[Modeling code records]
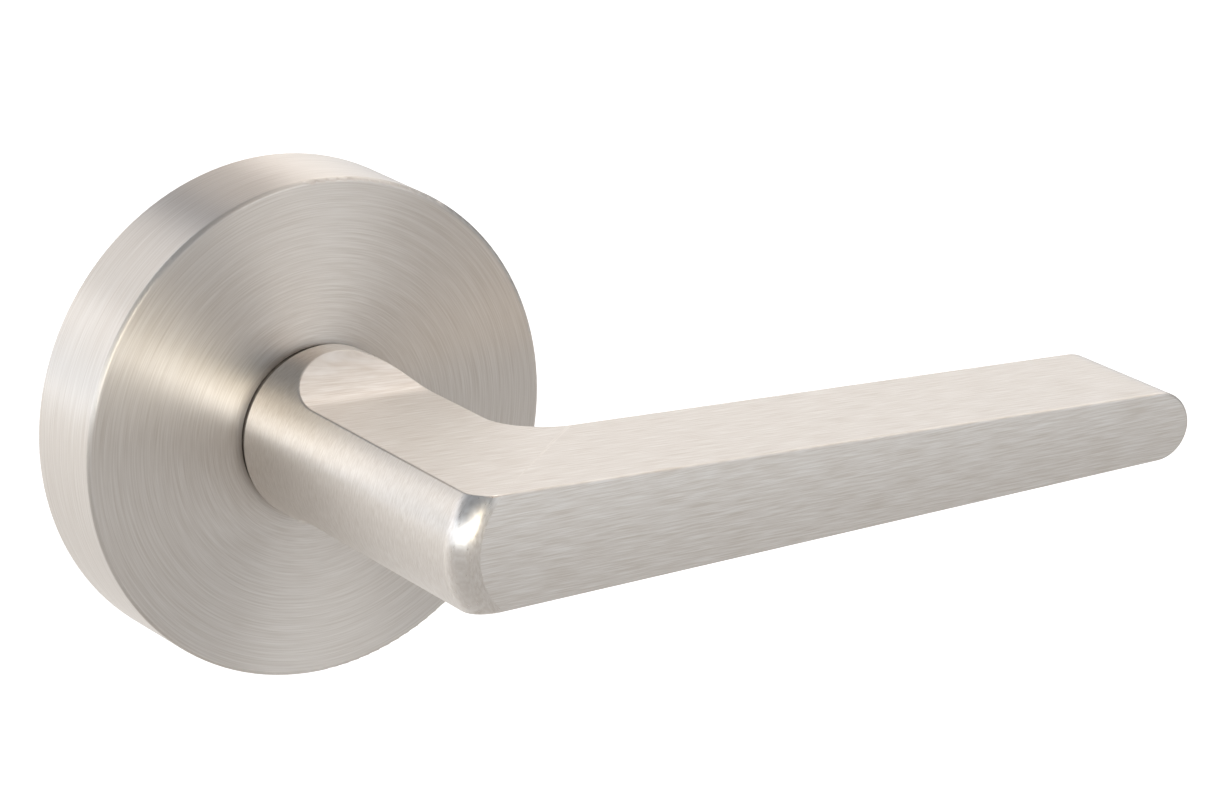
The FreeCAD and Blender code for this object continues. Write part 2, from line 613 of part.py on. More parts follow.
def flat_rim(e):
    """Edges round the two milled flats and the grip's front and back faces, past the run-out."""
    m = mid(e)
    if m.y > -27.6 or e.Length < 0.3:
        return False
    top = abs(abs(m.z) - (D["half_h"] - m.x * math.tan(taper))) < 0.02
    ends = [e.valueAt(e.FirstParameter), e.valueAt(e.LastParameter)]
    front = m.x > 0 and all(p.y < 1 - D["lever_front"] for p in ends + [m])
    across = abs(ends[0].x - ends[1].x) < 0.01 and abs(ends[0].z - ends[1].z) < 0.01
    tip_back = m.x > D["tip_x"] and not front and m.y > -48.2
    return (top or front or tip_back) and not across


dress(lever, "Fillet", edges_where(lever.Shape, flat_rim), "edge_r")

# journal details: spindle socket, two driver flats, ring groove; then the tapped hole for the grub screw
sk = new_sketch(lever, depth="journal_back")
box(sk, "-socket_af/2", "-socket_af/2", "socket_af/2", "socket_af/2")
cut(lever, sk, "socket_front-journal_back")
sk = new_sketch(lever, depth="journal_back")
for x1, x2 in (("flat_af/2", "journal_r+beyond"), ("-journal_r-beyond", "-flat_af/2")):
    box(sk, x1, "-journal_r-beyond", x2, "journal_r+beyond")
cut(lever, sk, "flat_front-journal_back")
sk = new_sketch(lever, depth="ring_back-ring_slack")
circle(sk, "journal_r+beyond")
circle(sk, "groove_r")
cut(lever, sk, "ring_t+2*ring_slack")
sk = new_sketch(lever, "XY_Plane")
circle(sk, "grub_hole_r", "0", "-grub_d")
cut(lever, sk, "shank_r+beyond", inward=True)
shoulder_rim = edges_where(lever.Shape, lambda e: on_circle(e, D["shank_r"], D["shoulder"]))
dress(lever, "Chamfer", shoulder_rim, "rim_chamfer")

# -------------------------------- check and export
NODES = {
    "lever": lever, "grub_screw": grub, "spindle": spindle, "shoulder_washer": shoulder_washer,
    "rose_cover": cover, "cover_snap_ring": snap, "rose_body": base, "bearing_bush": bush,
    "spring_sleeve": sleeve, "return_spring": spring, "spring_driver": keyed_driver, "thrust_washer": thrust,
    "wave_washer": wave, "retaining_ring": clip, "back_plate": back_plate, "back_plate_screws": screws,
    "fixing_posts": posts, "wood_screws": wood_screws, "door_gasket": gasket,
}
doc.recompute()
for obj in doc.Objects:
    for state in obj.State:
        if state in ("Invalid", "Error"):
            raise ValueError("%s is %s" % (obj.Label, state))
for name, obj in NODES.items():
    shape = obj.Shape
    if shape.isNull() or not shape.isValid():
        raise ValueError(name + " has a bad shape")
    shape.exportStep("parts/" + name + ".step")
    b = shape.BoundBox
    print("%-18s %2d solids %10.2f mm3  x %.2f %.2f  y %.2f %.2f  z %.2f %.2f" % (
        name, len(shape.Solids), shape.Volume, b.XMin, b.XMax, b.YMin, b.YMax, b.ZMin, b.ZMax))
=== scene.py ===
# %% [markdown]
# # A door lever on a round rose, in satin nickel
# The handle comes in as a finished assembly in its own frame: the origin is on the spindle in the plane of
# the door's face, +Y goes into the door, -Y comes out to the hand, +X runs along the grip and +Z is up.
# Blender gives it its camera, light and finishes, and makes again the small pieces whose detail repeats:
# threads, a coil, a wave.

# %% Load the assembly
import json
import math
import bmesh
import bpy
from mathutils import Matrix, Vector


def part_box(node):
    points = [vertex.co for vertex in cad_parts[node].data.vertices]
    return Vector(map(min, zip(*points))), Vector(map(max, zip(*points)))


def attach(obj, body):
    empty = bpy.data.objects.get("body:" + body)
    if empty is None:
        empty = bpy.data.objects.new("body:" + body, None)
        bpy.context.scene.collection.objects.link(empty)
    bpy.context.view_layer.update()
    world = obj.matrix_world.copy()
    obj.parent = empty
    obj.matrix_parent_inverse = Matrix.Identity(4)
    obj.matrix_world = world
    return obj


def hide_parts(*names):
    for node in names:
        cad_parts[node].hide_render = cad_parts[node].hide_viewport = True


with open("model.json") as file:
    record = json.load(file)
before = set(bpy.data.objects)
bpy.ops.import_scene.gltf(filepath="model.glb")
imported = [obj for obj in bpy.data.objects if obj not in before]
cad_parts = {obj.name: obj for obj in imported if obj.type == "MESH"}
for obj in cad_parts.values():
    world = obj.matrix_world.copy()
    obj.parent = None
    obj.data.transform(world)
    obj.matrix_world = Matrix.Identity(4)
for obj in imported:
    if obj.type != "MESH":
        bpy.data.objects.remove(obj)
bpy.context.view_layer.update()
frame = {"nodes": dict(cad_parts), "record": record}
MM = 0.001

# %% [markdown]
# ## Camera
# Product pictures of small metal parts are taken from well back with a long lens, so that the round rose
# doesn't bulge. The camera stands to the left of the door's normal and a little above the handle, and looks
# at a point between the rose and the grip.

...

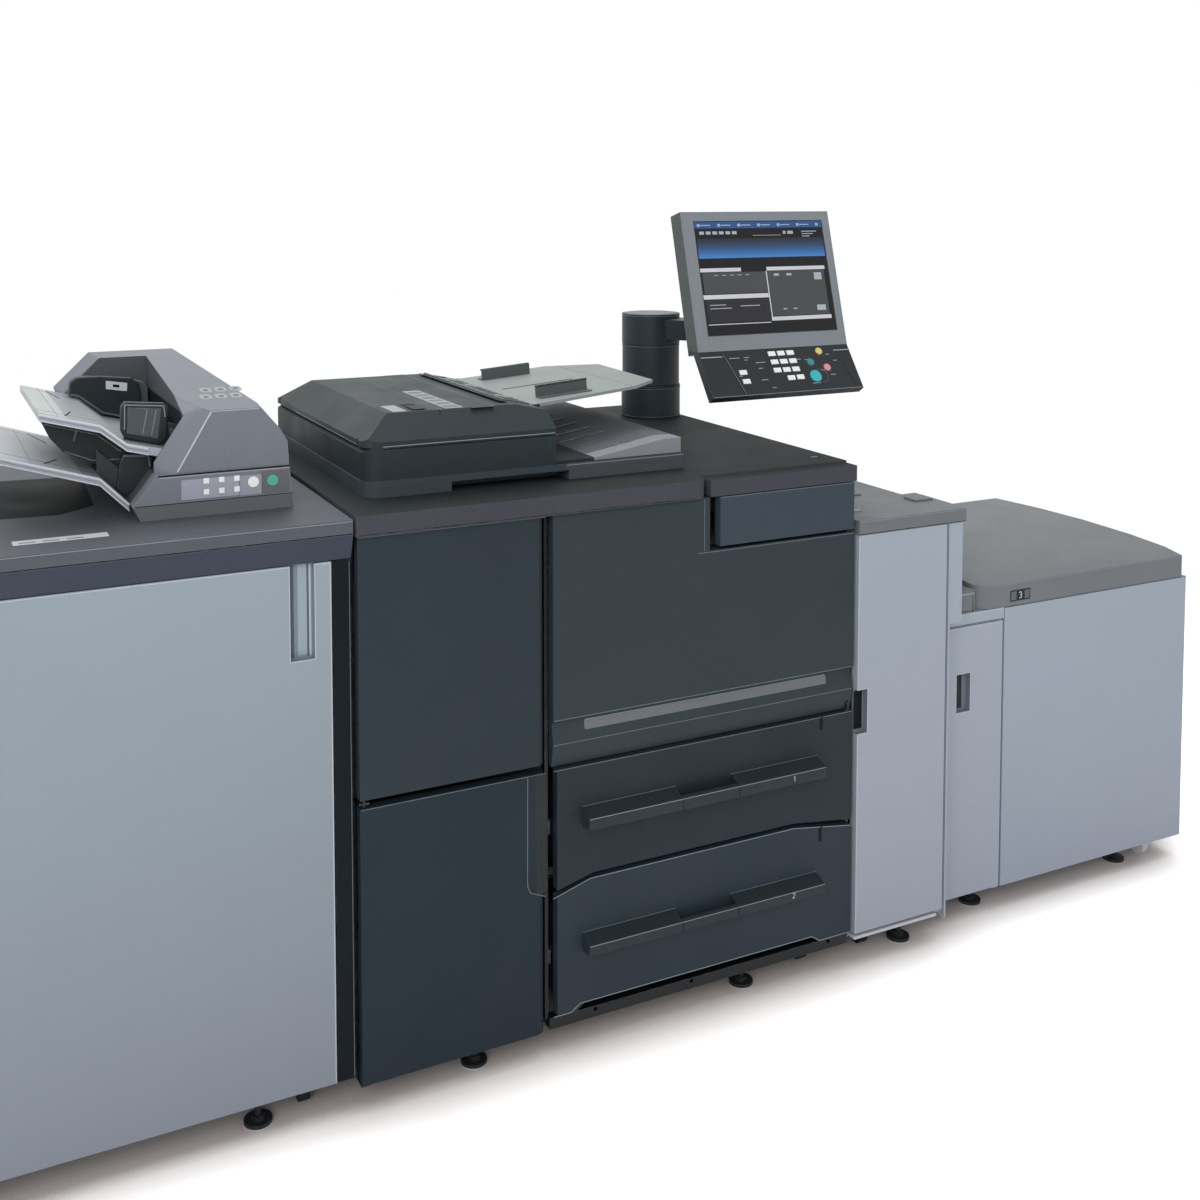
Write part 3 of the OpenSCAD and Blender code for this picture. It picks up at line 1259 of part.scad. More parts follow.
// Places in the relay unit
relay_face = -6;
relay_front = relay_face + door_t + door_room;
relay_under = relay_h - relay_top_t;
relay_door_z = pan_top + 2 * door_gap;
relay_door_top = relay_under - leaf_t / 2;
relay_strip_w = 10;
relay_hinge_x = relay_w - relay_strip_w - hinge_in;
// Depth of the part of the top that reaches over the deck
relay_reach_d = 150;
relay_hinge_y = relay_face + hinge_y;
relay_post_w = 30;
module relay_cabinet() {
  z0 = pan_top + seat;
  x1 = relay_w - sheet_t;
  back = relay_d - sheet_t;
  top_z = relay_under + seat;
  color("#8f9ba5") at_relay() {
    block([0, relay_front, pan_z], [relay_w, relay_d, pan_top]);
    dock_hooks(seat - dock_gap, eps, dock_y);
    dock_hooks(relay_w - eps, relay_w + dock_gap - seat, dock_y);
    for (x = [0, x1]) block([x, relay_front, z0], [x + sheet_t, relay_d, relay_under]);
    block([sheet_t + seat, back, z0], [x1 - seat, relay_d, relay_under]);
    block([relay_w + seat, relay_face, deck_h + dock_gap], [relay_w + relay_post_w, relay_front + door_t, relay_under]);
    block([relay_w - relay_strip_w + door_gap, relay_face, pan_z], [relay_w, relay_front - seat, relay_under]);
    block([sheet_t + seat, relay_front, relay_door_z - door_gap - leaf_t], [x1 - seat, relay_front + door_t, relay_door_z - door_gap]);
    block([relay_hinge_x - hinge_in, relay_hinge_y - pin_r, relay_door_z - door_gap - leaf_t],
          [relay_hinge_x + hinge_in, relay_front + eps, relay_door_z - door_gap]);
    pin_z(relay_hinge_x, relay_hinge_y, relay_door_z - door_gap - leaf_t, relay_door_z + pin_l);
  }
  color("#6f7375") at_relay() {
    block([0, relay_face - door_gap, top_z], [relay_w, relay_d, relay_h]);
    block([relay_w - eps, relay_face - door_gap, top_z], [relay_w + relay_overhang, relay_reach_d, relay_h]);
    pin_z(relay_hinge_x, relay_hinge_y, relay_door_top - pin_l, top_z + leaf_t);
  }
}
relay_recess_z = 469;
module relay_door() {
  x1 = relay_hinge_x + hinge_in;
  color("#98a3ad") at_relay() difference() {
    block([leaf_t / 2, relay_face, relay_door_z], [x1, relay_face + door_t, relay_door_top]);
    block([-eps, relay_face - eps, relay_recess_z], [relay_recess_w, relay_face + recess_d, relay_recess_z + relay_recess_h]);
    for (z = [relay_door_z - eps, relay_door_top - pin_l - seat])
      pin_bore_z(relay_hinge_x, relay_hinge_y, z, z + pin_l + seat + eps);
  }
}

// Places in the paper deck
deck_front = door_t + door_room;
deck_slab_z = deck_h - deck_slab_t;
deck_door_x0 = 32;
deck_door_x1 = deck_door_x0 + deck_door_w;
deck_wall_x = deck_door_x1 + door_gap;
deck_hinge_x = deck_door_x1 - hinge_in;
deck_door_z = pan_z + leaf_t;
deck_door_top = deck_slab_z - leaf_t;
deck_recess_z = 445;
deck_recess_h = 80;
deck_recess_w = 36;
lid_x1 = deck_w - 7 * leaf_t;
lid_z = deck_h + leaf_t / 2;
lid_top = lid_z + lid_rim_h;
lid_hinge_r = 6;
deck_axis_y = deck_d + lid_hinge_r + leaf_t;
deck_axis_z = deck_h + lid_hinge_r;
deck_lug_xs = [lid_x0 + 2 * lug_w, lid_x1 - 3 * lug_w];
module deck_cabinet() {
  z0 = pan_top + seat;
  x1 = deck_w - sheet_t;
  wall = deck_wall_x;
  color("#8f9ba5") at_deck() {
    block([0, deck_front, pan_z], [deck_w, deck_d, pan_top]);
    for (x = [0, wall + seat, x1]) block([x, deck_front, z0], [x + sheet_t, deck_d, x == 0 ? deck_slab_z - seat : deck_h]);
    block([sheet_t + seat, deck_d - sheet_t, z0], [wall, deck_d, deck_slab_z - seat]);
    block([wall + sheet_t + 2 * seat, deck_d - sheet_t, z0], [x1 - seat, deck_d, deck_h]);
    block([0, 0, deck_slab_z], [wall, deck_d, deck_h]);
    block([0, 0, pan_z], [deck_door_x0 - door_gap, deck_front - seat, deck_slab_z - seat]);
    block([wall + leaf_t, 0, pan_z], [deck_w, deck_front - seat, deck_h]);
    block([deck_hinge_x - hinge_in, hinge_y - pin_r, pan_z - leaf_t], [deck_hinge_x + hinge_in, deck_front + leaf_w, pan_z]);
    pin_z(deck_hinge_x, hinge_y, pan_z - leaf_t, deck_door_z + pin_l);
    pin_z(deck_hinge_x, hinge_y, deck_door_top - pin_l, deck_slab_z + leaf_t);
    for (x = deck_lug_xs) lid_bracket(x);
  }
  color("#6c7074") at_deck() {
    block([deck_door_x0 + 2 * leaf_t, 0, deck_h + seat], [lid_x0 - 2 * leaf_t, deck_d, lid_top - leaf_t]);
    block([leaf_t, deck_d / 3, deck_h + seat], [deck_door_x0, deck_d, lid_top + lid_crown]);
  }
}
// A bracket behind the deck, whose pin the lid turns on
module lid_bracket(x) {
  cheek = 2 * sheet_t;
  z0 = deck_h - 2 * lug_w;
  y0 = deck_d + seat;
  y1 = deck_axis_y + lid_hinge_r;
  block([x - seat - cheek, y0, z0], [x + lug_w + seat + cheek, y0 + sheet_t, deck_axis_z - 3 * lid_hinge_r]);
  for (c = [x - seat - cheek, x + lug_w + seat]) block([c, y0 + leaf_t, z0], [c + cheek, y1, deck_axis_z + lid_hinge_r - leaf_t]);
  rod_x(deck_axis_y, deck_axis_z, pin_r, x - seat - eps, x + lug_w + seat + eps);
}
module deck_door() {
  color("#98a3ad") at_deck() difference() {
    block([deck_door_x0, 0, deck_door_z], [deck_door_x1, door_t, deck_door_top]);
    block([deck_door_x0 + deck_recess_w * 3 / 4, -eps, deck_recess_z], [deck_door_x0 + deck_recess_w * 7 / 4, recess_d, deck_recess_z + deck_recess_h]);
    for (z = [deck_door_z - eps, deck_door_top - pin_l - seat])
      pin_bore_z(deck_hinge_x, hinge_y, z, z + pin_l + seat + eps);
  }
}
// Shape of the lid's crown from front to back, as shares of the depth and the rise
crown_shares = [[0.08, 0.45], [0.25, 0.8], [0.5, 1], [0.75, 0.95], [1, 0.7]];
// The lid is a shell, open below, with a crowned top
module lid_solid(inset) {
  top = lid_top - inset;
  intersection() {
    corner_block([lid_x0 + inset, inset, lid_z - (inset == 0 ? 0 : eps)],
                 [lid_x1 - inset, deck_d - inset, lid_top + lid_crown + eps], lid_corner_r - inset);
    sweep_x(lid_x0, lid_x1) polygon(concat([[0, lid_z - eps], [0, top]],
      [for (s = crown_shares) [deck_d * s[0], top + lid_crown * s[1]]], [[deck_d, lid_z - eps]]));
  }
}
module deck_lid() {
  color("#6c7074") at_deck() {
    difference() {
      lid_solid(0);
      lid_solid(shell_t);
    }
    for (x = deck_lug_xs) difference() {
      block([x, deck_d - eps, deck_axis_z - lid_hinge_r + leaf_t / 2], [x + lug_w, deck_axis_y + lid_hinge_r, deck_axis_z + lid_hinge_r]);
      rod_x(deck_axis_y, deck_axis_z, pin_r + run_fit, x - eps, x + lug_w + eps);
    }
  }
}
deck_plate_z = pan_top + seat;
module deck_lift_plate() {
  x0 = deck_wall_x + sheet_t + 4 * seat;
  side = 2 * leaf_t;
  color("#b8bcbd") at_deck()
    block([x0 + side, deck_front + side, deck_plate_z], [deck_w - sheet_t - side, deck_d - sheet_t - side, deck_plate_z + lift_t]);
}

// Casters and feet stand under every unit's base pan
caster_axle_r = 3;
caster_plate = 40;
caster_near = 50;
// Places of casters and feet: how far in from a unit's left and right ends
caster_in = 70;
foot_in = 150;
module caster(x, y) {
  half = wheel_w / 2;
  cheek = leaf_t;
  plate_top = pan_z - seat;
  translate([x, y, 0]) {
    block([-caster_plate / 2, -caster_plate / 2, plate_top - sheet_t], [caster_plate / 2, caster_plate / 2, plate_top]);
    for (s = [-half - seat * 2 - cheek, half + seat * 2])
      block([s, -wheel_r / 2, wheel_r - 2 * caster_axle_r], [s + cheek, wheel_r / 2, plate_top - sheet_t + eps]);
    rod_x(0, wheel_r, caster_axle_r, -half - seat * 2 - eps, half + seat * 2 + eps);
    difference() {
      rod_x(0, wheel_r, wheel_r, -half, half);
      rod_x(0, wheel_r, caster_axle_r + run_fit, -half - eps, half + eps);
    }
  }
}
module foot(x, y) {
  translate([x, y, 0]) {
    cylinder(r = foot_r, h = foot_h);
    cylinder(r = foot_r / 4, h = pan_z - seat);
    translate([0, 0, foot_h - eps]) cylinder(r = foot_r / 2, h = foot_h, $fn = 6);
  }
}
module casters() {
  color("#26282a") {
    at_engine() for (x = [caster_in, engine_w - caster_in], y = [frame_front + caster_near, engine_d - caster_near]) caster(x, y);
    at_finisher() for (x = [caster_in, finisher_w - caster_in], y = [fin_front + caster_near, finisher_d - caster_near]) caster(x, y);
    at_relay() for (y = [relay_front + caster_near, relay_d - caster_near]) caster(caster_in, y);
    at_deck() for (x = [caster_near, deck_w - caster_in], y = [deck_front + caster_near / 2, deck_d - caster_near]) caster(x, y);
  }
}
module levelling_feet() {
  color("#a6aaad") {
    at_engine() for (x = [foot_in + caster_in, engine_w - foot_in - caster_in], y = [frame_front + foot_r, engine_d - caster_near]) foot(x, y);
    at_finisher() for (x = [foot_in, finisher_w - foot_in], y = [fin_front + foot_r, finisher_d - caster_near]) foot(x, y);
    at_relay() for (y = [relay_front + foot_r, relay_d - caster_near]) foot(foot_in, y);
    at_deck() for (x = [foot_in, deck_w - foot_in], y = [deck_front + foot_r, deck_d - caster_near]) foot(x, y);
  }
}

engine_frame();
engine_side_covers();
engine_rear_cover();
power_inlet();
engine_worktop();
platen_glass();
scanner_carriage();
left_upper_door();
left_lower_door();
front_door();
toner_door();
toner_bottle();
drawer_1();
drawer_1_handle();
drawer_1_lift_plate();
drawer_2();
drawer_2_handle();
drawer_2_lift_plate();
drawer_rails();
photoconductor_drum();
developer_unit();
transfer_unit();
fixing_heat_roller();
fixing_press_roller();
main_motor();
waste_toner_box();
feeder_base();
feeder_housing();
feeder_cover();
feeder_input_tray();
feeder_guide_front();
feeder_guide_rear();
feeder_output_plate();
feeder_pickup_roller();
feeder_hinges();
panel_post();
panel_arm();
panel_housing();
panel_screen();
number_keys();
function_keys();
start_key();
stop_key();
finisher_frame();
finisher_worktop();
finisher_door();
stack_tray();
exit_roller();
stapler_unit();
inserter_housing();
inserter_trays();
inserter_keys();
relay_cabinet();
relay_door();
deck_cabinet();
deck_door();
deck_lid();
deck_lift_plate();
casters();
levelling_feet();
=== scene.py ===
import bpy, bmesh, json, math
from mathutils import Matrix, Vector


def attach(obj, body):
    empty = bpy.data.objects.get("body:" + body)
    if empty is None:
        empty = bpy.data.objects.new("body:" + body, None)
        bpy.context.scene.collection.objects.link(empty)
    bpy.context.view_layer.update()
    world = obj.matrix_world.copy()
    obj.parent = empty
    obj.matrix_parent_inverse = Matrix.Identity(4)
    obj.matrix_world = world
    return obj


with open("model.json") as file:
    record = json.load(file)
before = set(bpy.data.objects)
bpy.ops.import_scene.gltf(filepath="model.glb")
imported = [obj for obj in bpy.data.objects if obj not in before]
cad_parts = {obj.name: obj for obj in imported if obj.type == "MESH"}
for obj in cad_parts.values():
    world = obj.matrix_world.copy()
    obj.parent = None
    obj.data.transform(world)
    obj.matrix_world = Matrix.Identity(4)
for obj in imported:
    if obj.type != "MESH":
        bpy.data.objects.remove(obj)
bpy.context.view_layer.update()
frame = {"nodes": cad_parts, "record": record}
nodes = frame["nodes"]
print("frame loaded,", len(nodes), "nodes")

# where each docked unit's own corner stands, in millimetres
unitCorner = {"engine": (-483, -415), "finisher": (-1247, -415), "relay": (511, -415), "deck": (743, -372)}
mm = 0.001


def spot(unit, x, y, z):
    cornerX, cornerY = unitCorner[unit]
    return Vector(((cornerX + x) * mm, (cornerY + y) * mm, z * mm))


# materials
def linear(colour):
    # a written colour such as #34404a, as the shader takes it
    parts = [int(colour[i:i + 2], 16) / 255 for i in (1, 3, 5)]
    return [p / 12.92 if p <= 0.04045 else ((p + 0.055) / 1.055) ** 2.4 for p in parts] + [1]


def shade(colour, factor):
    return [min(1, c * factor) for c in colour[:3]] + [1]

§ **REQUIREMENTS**
Only the lines from the one containing "solids %10.2f mm3" through the one containing "points = [vertex.co" are to be extracted, exactly as they appear, with both ends included.

§ **FINAL RESULT**
    print("%-18s %2d solids %10.2f mm3  x %.2f %.2f  y %.2f %.2f  z %.2f %.2f" % (
        name, len(shape.Solids), shape.Volume, b.XMin, b.XMax, b.YMin, b.YMax, b.ZMin, b.ZMax))
=== scene.py ===
# %% [markdown]
# # A door lever on a round rose, in satin nickel
# The handle comes in as a finished assembly in its own frame: the origin is on the spindle in the plane of
# the door's face, +Y goes into the door, -Y comes out to the hand, +X runs along the grip and +Z is up.
# Blender gives it its camera, light and finishes, and makes again the small pieces whose detail repeats:
# threads, a coil, a wave.

# %% Load the assembly
import json
import math
import bmesh
import bpy
from mathutils import Matrix, Vector


def part_box(node):
    points = [vertex.co for vertex in cad_parts[node].data.vertices]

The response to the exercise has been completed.